Gerakan masyarakat sipil secara global memang menyusut. Ada beberapa modus penyusutan. Di Indonesia lewat aturan hukum/administrasi, secara fisik lewat kriminalisasi baik melalui Undang-Undang Informasi dan Transaksi Elektronik (UU ITE) atau dituduh korupsi, dan diserang narasi negatif, seperti doxing, hoaks, dan kontranarasi. Yang menarik, di akar rumput, misalnya di kampus-kampus, sebenarnya sudah ada keresahan terhadap keadaan saat ini. Mahasiswa haus akan realitas yang sebenarnya terjadi. Nah, mereka ini sebenarnya bisa jadi kekuatan. Cuma, cara untuk berkomunikasi dengan mereka, ya, harus menggunakan pola pikir mereka.

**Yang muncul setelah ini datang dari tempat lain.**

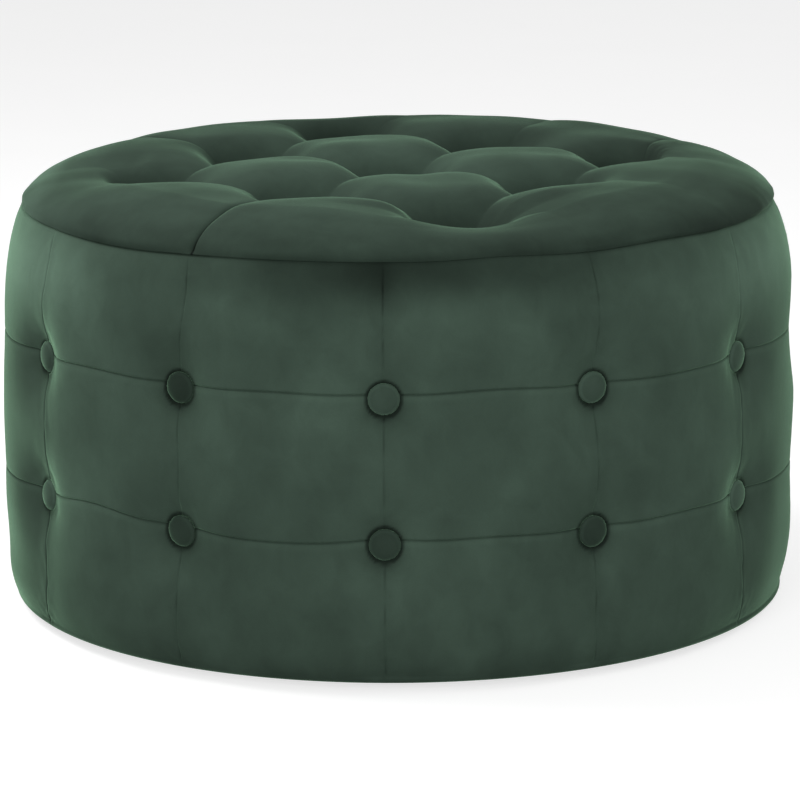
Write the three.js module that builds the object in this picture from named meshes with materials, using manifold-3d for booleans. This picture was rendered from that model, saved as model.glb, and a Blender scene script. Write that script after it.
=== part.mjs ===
// A round pouf with a button-tufted velvet cover: a drum of plywood, pine and board, foam round it
// and on it, the sewn cover, covered buttons pulled in by ties, and glides under the base.
// Millimetres, +Z up. The origin is on the floor under the middle, and the front faces -Y.
import * as THREE from "three";
import { mergeVertices } from "three/addons/utils/BufferGeometryUtils.js";
import Module from "manifold-3d";

const wasm = await Module();
wasm.setup();

// The whole body
const bodyRadius = 382; // crests of the side pads at their widest level
const seamHeight = 386; // the seam between the top and the side
const crownRise = 37; // crests of the top pads above that seam
const seatGap = 0.3; // between pieces that rest on each other
const cutOverrun = 1; // how far every cutter runs past what it cuts

// Upright section of the side: a barrel that draws in further at both shoulders
const widestShare = 0.38; // of the way up from the hem to the top seam
const barrelDrop = 5.5;
const upperShoulderDrop = 13.5;
const upperShoulderHeight = 70;
const lowerShoulderDrop = 9;
const lowerShoulderHeight = 38;
const lowerEdgeRadius = 5;

// Side tufting: buttons where the upright seams cross the two level seams
const columnCount = 12;
const lowerPanelHeight = 127.4; // from the hem to the lower level seam
const upperPanelHeight = 120; // from the upper level seam to the top seam
const sidePadRise = 4; // pad crests above the seams
const sideDentDepth = 14; // button seats below the seams
const sideDentReach = 36;

// Top tufting: three rows of three buttons, and a pleat from the outer ones to each upright seam
const cornerTuftInset = 145.8; // from the crests of the side pads in to the corner tufts
const topTuftDepth = 58; // button seats below the pad crests
const topTuftReach = 44;
const creaseDepthShare = 0.38; // of the crown's rise, beside the tufts
const rimCreaseShare = 0.1; // of that depth, where a pleat meets the seam
const cornerRimDrop = 7; // how far a corner tuft draws the rim down between its two pleats

// Velvet cover
const coverThickness = 2;
const seamAllowance = 12;
const hemWidth = 54; // turned in under the drum

// Covered buttons, 45 ligne, each on a tie with a washer behind the board
const buttonDiameter = 28.6;
const buttonHeight = 8.4;
const buttonShoulderHeight = 4.2;
const buttonBackDiameter = 23;
const seatMargin = 1.4; // flat cloth showing past a button's rim
const tieDiameter = 2.4;
const tieClearance = 0.5;
const washerDiameter = 18;
const washerThickness = 1.6;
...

Keberadaan masyarakat sipil sangat dibutuhkan pemangku kepentingan, bahkan kami diajak dalam perumusan kebijakan. Namun, di saat yang sama, secara internal, kami berhadapan dengan dinamika yang sangat luar biasa berkaitan dengan daya tahan organisasi untuk bisa hidup dan menjaga nilai-nilai organisasi sesuai statuta pendirian lembaga. Godaan terbesar kami yang bekerja di isu demokrasi adalah benturan kepentingan untuk terlibat masuk ke ruang-ruang kontestasi. Oleh karena itu, yang diperlukan konsistensi, komitmen, dan kesabaran untuk menekuni bidang ini di ruang-ruang kemandirian serta nonpartisan.
Kemampuan dan kapasitas insan LSM perlu ditingkatkan. Dengan penelitian yang baik, kualitas advokasi akan meningkat. Hal ini akan membuat pemerintah dan kekuasaan lebih mendengar karena argumennya tidak hanya berbasis ideologi. Kalau kualitas LSM bagus, akan membantu kualitas legislatif dan eksekutif karena mereka juga belum punya basis litbang yang bagus. LSM bisa jadi ajang untuk menciptakan pemimpin masa depan. Dengan demikian, seusai dari LSM, para aktivis bisa masuk ke partai politik atau pemerintah dengan bekal keahlian yang cukup untuk dikontribusikan, tidak sekadar menjadi pencari kerja semata.
Kesadaran politik rakyat untuk terlibat dalam urusan publik belum merata. Hal ini di antaranya disebabkan parpol tidak mengalami reformasi di era 1998. Media pun saat ini dikuasai pemodal, LSM tak banyak yang ada di akar rumput. Pendidikan kesadaran kritis tak dilakukan. Di sisi lain, LSM terus beregenerasi. Orang yang matang di lapangan dan dekat dengan masyarakat setelah selesai di LSM malah memperkuat negara. Setelah masuk ke dalam, tidak banyak yang bisa dilakukan, termasuk menjembatani dialog antara pemerintah dan masyarakat. Ini jadi persoalan karena perubahan sosial tak bisa hanya dilakukan segelintir orang.
Lembaga-lembaga riset masyarakat sipil sesungguhnya bisa untuk tidak hanya berpatokan pada sumber pendanaan eksternal, tetapi juga lewat sumber-sumber internal. Aktivitas riset atau konsultasi, misalnya, bisa menjadi pilihan. Namun, tantangan berat bagi penggerak organisasi masyarakat sipil adalah menyesuaikan dengan kondisi di masa sebelumnya, kala terbiasa menerima sumber dana eksternal dalam jumlah besar. Sementara upaya pemberdayaan ekonomi secara mandiri butuh kemampuan mengelola pendapatan-pendapatan lebih kecil.